Your comments also give the instructor a sense of your individual progress, as well as some insight into your strengths and weaknesses as a negotiator.
Your task, in A MINIMUM OF 4-PAGES FOR EACH NEGOTIATIONS EXERCISE, is
To describe your reactions, perceptions, impressions and significant insights gained from participation in (or reflection on) the simulations. A DETAILED OUTLINE OF WHAT
YOUARE TO ADDRESS IS PROVIDED. (See below)
Each exercise Journal entry should begin by stating which role you played in the negotiation.
Then, for each Exercise Journal entry, examples of the subject headings you are encouraged to address include the following:
Outline (Table of Contents)
Expectations of the situation
Preparation for the negotiation
My behavior and group member’s behavior
Knowledge and lessons learned about my skills
Different approach for the next time
Analysis and Outcome
Theories, Concepts or Principles text and course discussions
The JOURNAL (which must be submitted in a typed form acceptable to the instructor) is regarded as a confidential communication between you and the instructor. As a result, the student is expected to be specific in identifying other people (by name) and their behavior in describing your reactions to the negotiation simulations. The instructor will review journal during the course—by the end of week/class 5. These should be submitted to the instructor via email. The instructor will provide you with feedback and offer suggestions that may enhance your learning as it relates to negotiations.
The final submission of your COMPLETE JOURNAL will be due by class 9. You are required to submit the journal via WorldClassRoom Assignments area for grading purposes.
Analysis of the exercises (for each submitted journal entry) should be reflective and outline the main learning points of a specific negotiation exercise. The exercise descriptive portion of your journal requires a minimum of 4-pages for each exercise. The analysis should not be a transcript of every detail of the negotiation. Instead, the paper should apply your own insights and what you have learned through discussions, chat room exercises and readings and familiarity with the negotiations terminology to the particular negotiation you chose to analyze.
Within the summary of the negotiation outline provided above, you should include an introspective documentation of the following:
1. Analysis: How did you prepare? What strategies did you use? Why did (or didn’t) a strategy work well? (note emphasis on the why). What did you overlook? What was the consequence? What, if anything, surprised you about your behavior? How would you do things differently? How might you improve in the future? What did you learn about yourself? About the other(s)?
2. Outcome: What was the outcome? What would have improved the outcome?
3. What theories, concepts, or principles from the readings or from course discussions are useful in understanding the dynamics of this particular negotiation? Give citations to readings where appropriate.
The JOURNAL will be an indication of how well you reflected upon and analyzed the negotiation interaction and your performance. The instructor will look for:
Understanding: Demonstrating that you know the material learned in the course by drawing on the relevant concepts and lessons from both the readings and on-line discussions and exchange of information and insight.
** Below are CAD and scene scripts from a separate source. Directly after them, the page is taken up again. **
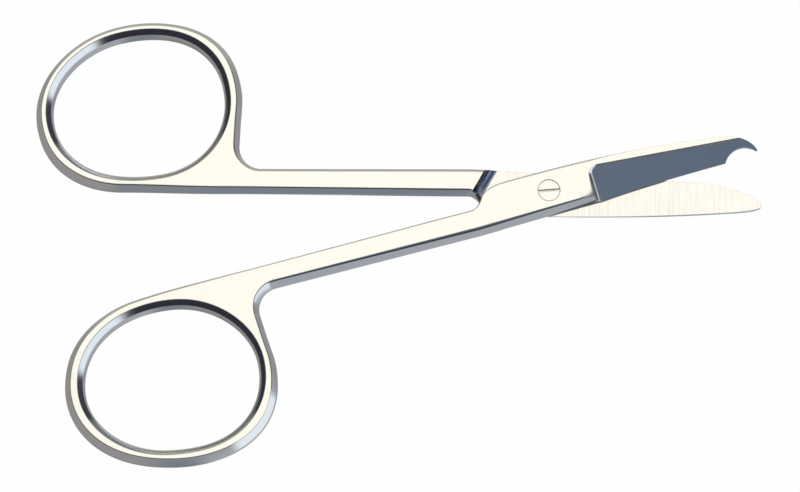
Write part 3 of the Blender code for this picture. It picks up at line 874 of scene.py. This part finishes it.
# The pivot screw is turned from the same steel and driven into the plain half. Its slotted
# head lies flush in the hooked half, slightly domed, and its shank ends level underneath.
SCREW_HEAD_RADIUS = 0.00137
SCREW_HEAD_DEEP = 0.0007
SCREW_SHANK_RADIUS = 0.00095
SCREW_DOME = 0.00005
DOME_MIDDLE = 0.5
SCREW_EDGE = 0.00007
SLOT_WIDE = 0.0003
SLOT_DEEP = 0.00022
SLOT_TURN = radians(-3.0)
MERGE_DISTANCE = 0.000001
SLOT_COLOURS = ((0.86, 0.80, 0.70, 1), (0.80, 0.75, 0.67, 1))
ALL_WAYS = (4000, 4000, 4000)
SCREW_TURNED = (STEEL_COLOURS, 0.15, ALL_WAYS, 0.05)
SCREW_SLOT = (SLOT_COLOURS, 0.35, ALL_WAYS, 0.05)

bm = bmesh.new()
profile = [
    (0, THICKNESS),
    (SCREW_HEAD_RADIUS * DOME_MIDDLE, THICKNESS - SCREW_DOME * DOME_MIDDLE**2),
    (SCREW_HEAD_RADIUS - SCREW_EDGE, THICKNESS - SCREW_DOME),
    (SCREW_HEAD_RADIUS, THICKNESS - SCREW_DOME - SCREW_EDGE),
    (SCREW_HEAD_RADIUS, THICKNESS - SCREW_HEAD_DEEP),
    (SCREW_SHANK_RADIUS, THICKNESS - SCREW_HEAD_DEEP),
    (SCREW_SHANK_RADIUS, 0),
    (0, 0),
]
verts = [bm.verts.new((x, 0, z)) for x, z in profile]
edges = [bm.edges.new(pair) for pair in zip(verts, verts[1:])]
bmesh.ops.spin(
    bm,
    geom=verts + edges,
    axis=(0, 0, 1),
    cent=(0, 0, 0),
    angle=2 * pi,
    steps=BORE_STEPS,
    use_merge=True,
)
bmesh.ops.remove_doubles(bm, verts=bm.verts, dist=MERGE_DISTANCE)
bmesh.ops.recalc_face_normals(bm, faces=bm.faces)
for face in bm.faces:
    face.smooth = True
screw_steel = steel_finish("screw_turned", 0, *SCREW_TURNED)
slot_steel = steel_finish("screw_slot", 0, *SCREW_SLOT)
reach = 2 * SCREW_HEAD_RADIUS
side = SLOT_WIDE / 2
slot_profile = [(-reach, -side), (reach, -side), (reach, side), (-reach, side)]
slot_place = Matrix.Translation((0, 0, THICKNESS)) @ Matrix.Rotation(SLOT_TURN, 4, "Z")
slot_cutter = prism("slot_cutter", slot_profile, -SLOT_DEEP, SLOT_DEEP, slot_place, slot_steel)
screw_blank = mesh_object("screw_blank", bm, [screw_steel])
screw = machined(screw_blank, [slot_cutter], "screw_steel", Matrix())
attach(screw, "plain_half")
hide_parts("pivot_screw")
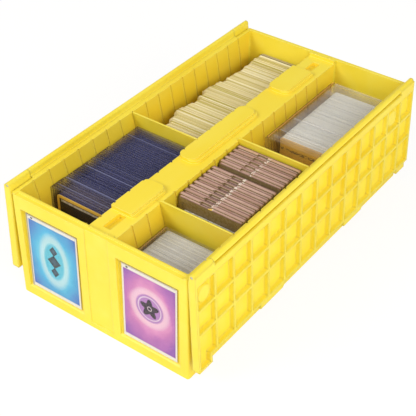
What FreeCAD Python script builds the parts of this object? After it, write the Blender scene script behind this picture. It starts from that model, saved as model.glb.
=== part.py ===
import FreeCAD, Part
import math
import os
import Sketcher

# Trading card storage bin: a two-row plastic tub with a centre beam, two lid flaps that hang open
# beside it on steel rods, slanted partitions, and the cards that it holds.
# X runs across, Y runs from the window end to the back, Z is up. All sizes are in millimetres.

SIZES = {
    # tub
    "tub_length": 394,
    "tub_width": 207,
    "tub_height": 123.4,
    "side_wall": 4,
    "front_wall": 7,
    "rear_wall": 4,
    "floor_thickness": 5,
    "corner_radius": 2.5,
    "row_corner_radius": 1.5,
    "ledge_width": 4.6,
    "ledge_drop": 1.4,
    # centre beam
    "beam_width": 32.4,
    "beam_skin": 2.6,
    "beam_cells": 6,
    "cell_web": 3,
    "deck_drop": 4,
    "step_drop": 1.5,
    "pad_start": 103,
    "pad_end": 156,
    "pad_right": 8.5,
    "pad_step": 2,
    "pad_radius": 8,
    "pad_heel": 12,
    "bar_half": 56,
    "bar_right": 3.5,
    "bar_step": 3.7,
    "slot_length": 23,
    "slot_gap": 1.5,
    "slot_width": 9,
    "slot_depth": 5,
    "slot_shift": 0.5,
    "stud_radius": 1.4,
    "stud_height": 0.9,
    "stud_from_end": 5.5,
    "stud_side": 9,
    # display windows in the front wall
    "window_width": 71.5,
    "window_height": 98,
    "window_sill": 9.5,
    "window_centre": 58.5,
    "window_sill_depth": 2,
    "window_sill_rise": 2.6,
    "window_top_depth": 4.2,
    "panel_depth": 0.8,
    "panel_half": 14,
    "panel_foot": 6,
    # slanted grooves in the row walls
    "left_groove_count": 17,
    "right_groove_count": 16,
    "groove_pitch": 21.2,
    "groove_width": 2.4,
    "groove_depth": 1.2,
    "groove_slant": 11,
    "left_groove_first": 25.5,
    "right_groove_first": 31.2,
    # hinge
    "hinge_out": 4.6,
    "hinge_rise": 5.2,
    "rail_radius": 2.8,
    "web_thickness": 2.6,
    "web_neck": 1,
    "web_gap": 0.2,
    "rod_diameter": 3,
    "rod_clearance": 0.05,
    "ear_gap": 0.4,
    "ear_crown": 37,
    # lid flaps
    "flap_columns": 14,
    "flap_thickness": 8,
    "flap_inset": 4,
    "flap_skin": 2.8,
    "flap_rim": 2.6,
    "flap_rib": 2.6,
    "flap_top_drop": 8.6,
    "lip_thickness": 3.2,
    "lip_gap": 0.6,
    "flap_lean": 2.3,
    "tooth_pass": 4.8,
    "half_gap": 0.4,
    "mesh_gap": 0.8,
    "tongue_step": 3,
    "rib_drop_upper": 39.6,
    "rib_drop_lower": 68,
    "end_tooth": 20,
    "end_step": 42.5,
    "tooth_start": 103,
    "tooth_end": 141.8,
    "tooth_slope": 11.5,
    "middle_tooth": 260.5,
    "middle_tooth_end": 295.5,
    "rear_step": 353.5,
    "rear_tooth": 376,
    "boss_radius": 9.5,
    "boss_height": 3.2,
    "boss_taper": 20,
    "boss_drop": 25.9,
    # partitions
    "partition_thickness": 1.8,
    "partition_drop": 0.3,
    "partition_play": 0.4,
    "partition_radius": 2.5,
    "left_partition_groove": 7,
    "front_partition_groove": 2,
    "rear_partition_groove": 8,
    # clearances of what stands in the rows
    "seat_gap": 0.2,
    "side_gap": 0.4,
    # cards, sleeves and holders
    "card_width": 63,
    "card_height": 88,
    "card_thickness": 0.32,
    "sleeve_width": 66,
    "sleeve_height": 91,
    "sleeve_wall": 0.15,
    "display_thickness": 0.5,
    "display_seam": 1.6,
    "loader_width": 76,
    "loader_height": 101.6,
    "loader_thickness": 2.8,
    "loader_pitch": 3.02,
    "loader_slot": 0.9,
    "loader_slot_width": 64.5,
    "loader_slot_floor": 4,
    "left_loader_count": 43,
    "left_loader_front": 46.1,
    "rear_loader_count": 44,
    "rear_loader_front": 240,
    "rear_empty_loaders": 6,
    "raw_front": 200.2,
    "raw_bundle": 13.45,
    "raw_bundle_gap": 0.25,
    "raw_height": 95,
    "raw_bundle_count": 14,
    "raw_unevenness": 1,
    "sleeved_front": 8.4,
    "sleeved_pitch": 3.2,
    "sleeved_thickness": 3.0,
    "sleeved_count": 20,
    "sleeved_from_beam": 4.7,
    "sleeved_width": 70,
    # rigid card cases
    "case_width": 75,
    "case_from_beam": 1.2,
    "case_height": 110.6,
    "case_thickness": 7.1,
    "case_pitch": 7.28,
    "case_front": 97.9,
    "case_lip": 2.8,
    "case_lip_inset": 1.4,
    "case_recess": 0.6,
    "case_recess_border": 6,
    "case_notch_width": 12,
    "case_notch_depth": 2.4,
    "case_corner": 2,
    "case_count": 14,
    "low_case": 9,
    "low_case_drop": 8,
    "loose_card_gap": 0.3,
    "loose_card_thickness": 1,
    "loose_card_side": 10.5,
}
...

These should be cited in the text of your paper.
Criticality: When examining anyone’s behavior, be critical. This means not only determining how a behavior was effective or ineffective and why, but also realizing the inherent tradeoffs of actions taken. Every choice is based on assumptions (which may be right or wrong) and has future implications. What were they?
Takeaways: Identifying basic points or ideas drawn from the exercise that you will be able to generalize to other negotiation situations.
Note: Grammatical and spelling errors will result in scoring penalties. The use of proper
grammatical construction, including the proper use of paragraphs and topical headings
related to the deliverables, is required.